Rest in Peace Flower. My children and I, are deeply saddened by your loss. I will continue to watch your children carry on life, the way you so bravely taught them to! I'm saddened you had to suffer so horribly. I just wish it had been easier, but life isn't always easy. Good-bye little one! You are sorely missed! Winchester, TN
We will greatly miss our beloved Flower! Even though I am still very teary, I feel especially sorry for the film crew who had to record these tragic events. They must be devasted. It was nice to know that they buried Flower in her Whiskers family territory. Her memory lives on in all her offspring. We will continue to watch them as they face life and death in the desert.

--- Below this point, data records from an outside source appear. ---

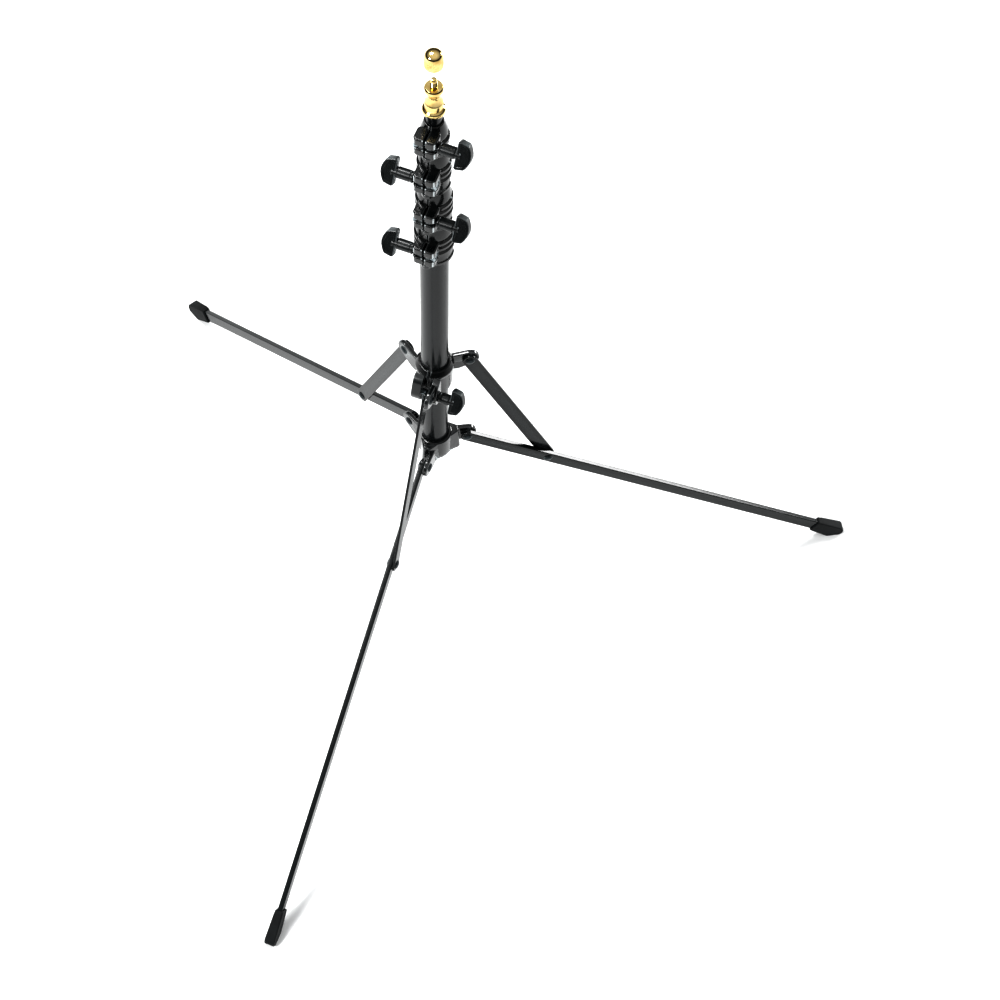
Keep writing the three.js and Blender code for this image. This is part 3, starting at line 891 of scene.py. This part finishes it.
@dataclass
class LegGeometry:
    """The sizes that the castings, legs and braces share, in each leg's own plane."""

    azimuths: tuple[float, ...] = (30.0, 150.0, 270.0)
    pitch: float = 36.14
    root: tuple[float, float] = (32.0, 299.1)
    ear: tuple[float, float] = (34.0, 430.0)
    pivot_along: float = 101.5
    pin: float = 2.4
    half: float = 2.5
    depth: float = 13.0
    wall: float = 1.2
    length: float = 492.0
    brace: tuple[float, float, float] = (3.0, 5.5, 7.0)
    hub_plate: tuple[float, float, float] = (3.0, 7.5, 9.5)
    ear_plate: tuple[float, float, float] = (5.9, 10.4, 9.5)

    def along(self, distance: float, off: float = 0.0) -> tuple[float, float]:
        """Finds a point in a leg's plane.

        Args:
            distance: How far it lies from the root pivot along the leg.
            off: How far it lies above the leg's centreline.

        Returns:
            Its radius from the column and its height.
        """
        a = math.radians(self.pitch)
        return (
            self.root[0] + distance * math.cos(a) + off * math.sin(a),
            self.root[1] - distance * math.sin(a) + off * math.cos(a),
        )

    def turn(self, n: int) -> Matrix:
        """Turns a shape from the first plane to leg n's."""
        return Matrix.Rotation(math.radians(self.azimuths[n]), 4, "Z")

    def ear_shape(
        self, pivot: tuple[float, float], plate: tuple[float, float, float], start: float, drop: float = 0.0,
    ) -> bmesh.types.BMesh:
        """An ear of a casting: a thick rounded arm that tapers to its pin.

        Args:
            pivot: Where the pin is.
            plate: Inner face, outer face and radius of the ear.
            start: Radius from the column at which the arm's round inner end is centred.
            drop: How far that inner end lies below the pin.

        Returns:
            The shape, drilled for its pin.
        """
        inner, outer, radius = plate
        outline = link_outline((start, pivot[1] - drop), pivot, radius, 18, radius + 2.0)
        arm = soften(upright_slab(outline, inner, outer), 1.1, 3, 50.0)
        return cut(arm, bar_y(self.pin + GAP, inner - 1, outer + 1, *pivot))


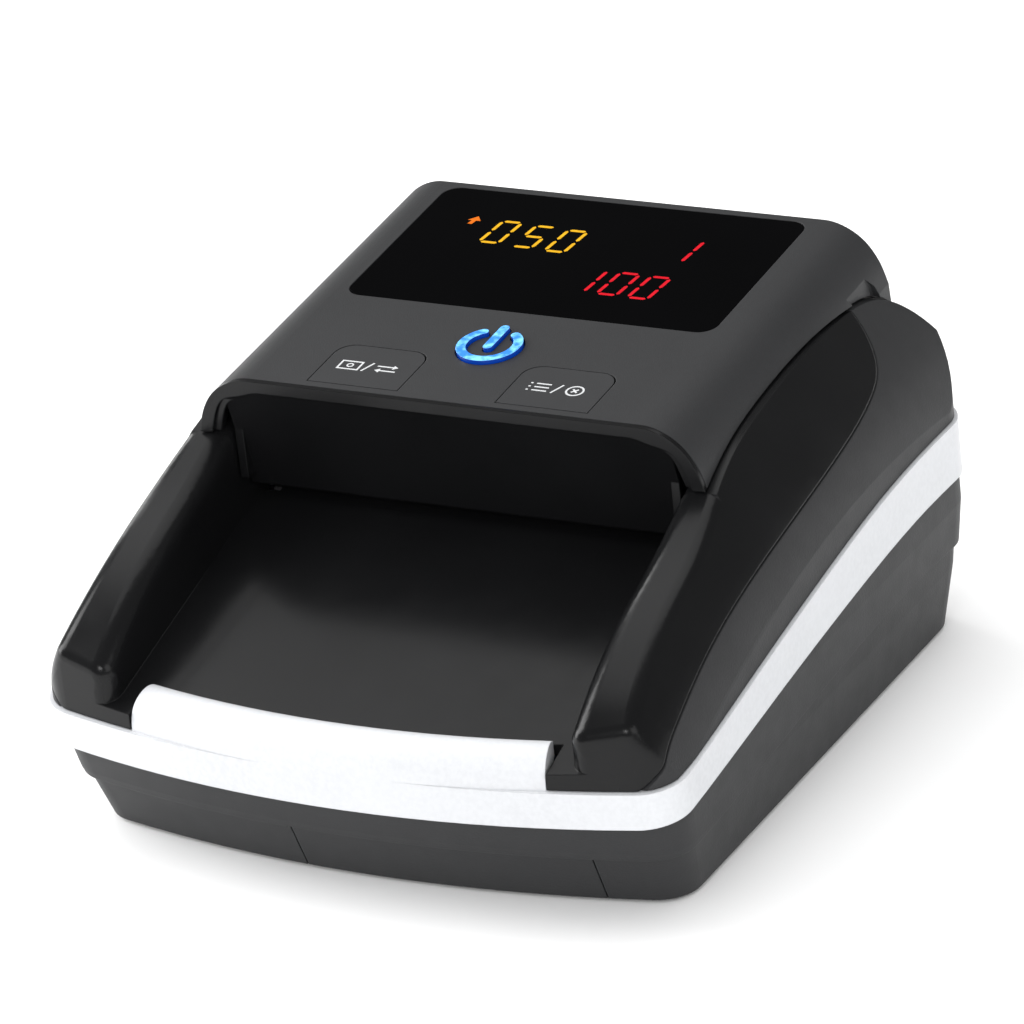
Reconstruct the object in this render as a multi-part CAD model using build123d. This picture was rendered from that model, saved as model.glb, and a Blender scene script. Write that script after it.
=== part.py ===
"""Desktop banknote counting machine: a front feed tray, a hinged head with display and keys,
a roller drive under the note path and a two-part housing joined by a light trim band."""
import os
from math import atan, cos, degrees, radians, sin, tan

from build123d import *

# Housing. X is to the right, -Y is the feed side, Z is up, and the origin is under the middle.
HALF_WIDTH = 69.3
FRONT_Y = -78.4
REAR_Y = 78.4
FRONT_BOW = 9.5
REAR_BOW = 5.0
FRONT_CORNER = 9.0
REAR_CORNER = 11.0
WALL = 2.2
SEAM = 0.4
CREST_RADIUS = 3.5
INNER_CREST_RADIUS = 4.0
CREST_END_Y = -18.4
BASE_BOTTOM = 1.0
TRIM_PROUD = 0.7
TRIM_THICKNESS = 3.0
TONGUE_CENTRE_Y = 133.0
TONGUE_ANGLE = 12.4
TONGUE_BACK_Y = -71.4
TONGUE_HALF = 45.8

# Shoulder surface: one cross-section turned about a far axis that is parallel to X.
SHOULDER_PEAK_Y = 35.0
SHOULDER_RADIUS = 250.0
SHOULDER_Z = 60.8

# Note path: a plane that climbs to the rear, measured along (s) and off (n) the plane.
PATH_ANGLE = 15.0
PATH_START = (0.0, -71.0, 34.0)
PATH_END_S = 142.0
WALL_END_S = 100.0
TRAY_HALF = 50.0
FLOOR_THICKNESS = 2.2
NOTE_GAP = 1.4
GUIDE_S = (67.0, 139.0)

# Head: a lid whose top plane also climbs a little to the rear (v is measured along it).
HEAD_SLOPE = degrees(atan(0.081))
HEAD_START = (0.0, -18.8, 80.6)
HEAD_LENGTH = 86.0
HEAD_INNER_HALF = 49.5
HINGE_Y = 65.0
HINGE_Z = 67.0
PIN_RADIUS = 1.5
LID_SWEEP_RADIUS = 5.2
LUG_X = (47.0, 49.4)

# Window and keys on the head.
WINDOW_HALF = 41.3
WINDOW_V = (36.8, 84.0)
WINDOW_THICKNESS = 1.4
WINDOW_CORNER = 3.8
KEY_X = (11.0, 31.0)
KEY_V = (2.2, 17.4)
KEY_CORNER = 4.0
KEY_GAP = 0.25
KEY_DEPTH = 3.2
POWER_X = -0.4
POWER_V = 22.2
POWER_RADIUS = 5.8
POWER_BAND = 2.0
POWER_OPEN_ANGLE = 38.0
POWER_BAR = (-1.8, 7.8)
POWER_TOP = 0.8

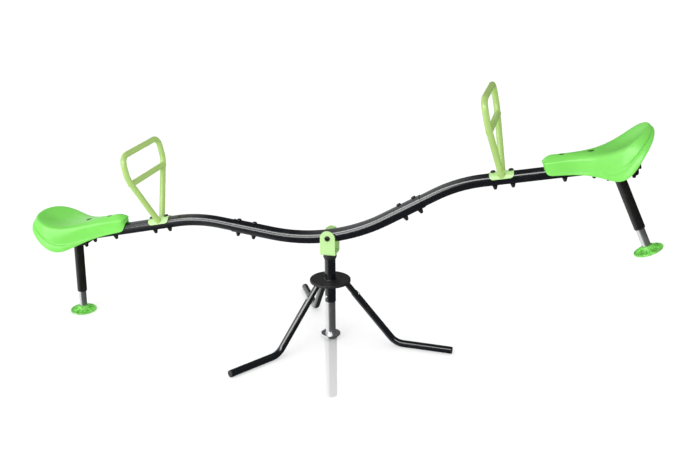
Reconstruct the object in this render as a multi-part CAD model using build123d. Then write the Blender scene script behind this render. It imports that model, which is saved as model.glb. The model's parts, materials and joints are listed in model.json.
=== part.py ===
from build123d import *
from math import sin, cos, tan, radians, sqrt
import os

# A spinning garden seesaw, in millimetres. The origin is on the post's axis at ground level,
# +Z is up and +X runs along the beam towards its raised end. The beam rests with its -X foot
# on the ground. Beam pieces are drawn level, with the pivot at (0, 0, 0), and tipped at the end.

# ---- overall layout ----
PIVOT_HEIGHT = 352.5          # pivot bolt above the ground
TILT = 11.75                  # beam angle with one foot on the ground, degrees

# ---- clearances ----
SLIP = 0.1                    # tube in tube, and shank in hole, on a radius
RUNNING = 0.05                # shaft in bush, on a radius
FREE = 0.3                    # gap between faces that move past one another

# ---- ground stake and mast ----
STAKE_WALL = 3.0
STAKE_GAP = 0.5               # mast in stake, on a radius
STAKE_TOP = 11.0
STAKE_BOTTOM = -188.0         # the teeth hang below this
TOOTH_LENGTH = 28.0
FLANGE_D = 62.0
FLANGE_T = 4.0
MAST_OD = 32.0
MAST_WALL = 2.0
MAST_BOTTOM = -150.0
MAST_TOP = 200.0

# ---- black post sleeve, hub and legs ----
SLEEVE_WALL = 1.5
SLEEVE_BOTTOM = 129.0
HUB_D = 131.0
HUB_T = 4.0
HUB_TOP = 206.0
HUB_LIP = 3.5                 # rim turned down below the plate
HUB_EDGE = 2.5                # rounding over the rim
LEG_AZIMUTHS = (236.2, 356.2, 118.7)
LEG_NAMES = ("front_left", "front_right", "rear")
LEG_OD = 22.2
LEG_WALL = 1.5
LEG_SLOPE = 48.5
LEG_REACH = 400.0             # from the post's axis to the end of a leg
LEG_BEND = 55.0
STUB_WALL = 1.5
STUB_TOP_R = 50.0             # stub axis meets the underside of the hub here
STUB_SHOWING = 44.0
STUB_INSERT = 45.0
LEG_SCREW_R = 3.0
LEG_SCREW_SETBACK = 14.0
PLUG_T = 2.0
PLUG_DEPTH = 14.0
POST_SCREW_Z = 147.0
POST_SCREW_R = 3.5
SCREW_HEAD_RIM = 1.6          # a small screw's head stands out this far round its shank
SCREW_HEAD_H = 2.1
SCREW_END = 3.0               # a small screw's tip past the last wall that it holds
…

I too was taken by surprise and so broken hearted over the loss of Flower. Her legacy will live on. I am very glad to have had the opportunity to get to know her and all of the Meerkats for that matter. Thank you Animal Planet.
Still very much heartbroken in Murphy, Texas. Flower, we'll miss you and hope whatever lessons learned from your life will help all other meerkats to survive and enrich future generations.
Wow, how completely surprised and saddened I was this morning as I watched my tivo'd show. My 1 1/2 year son was watching me in wonder as I cried and cried. Goodbye Flower.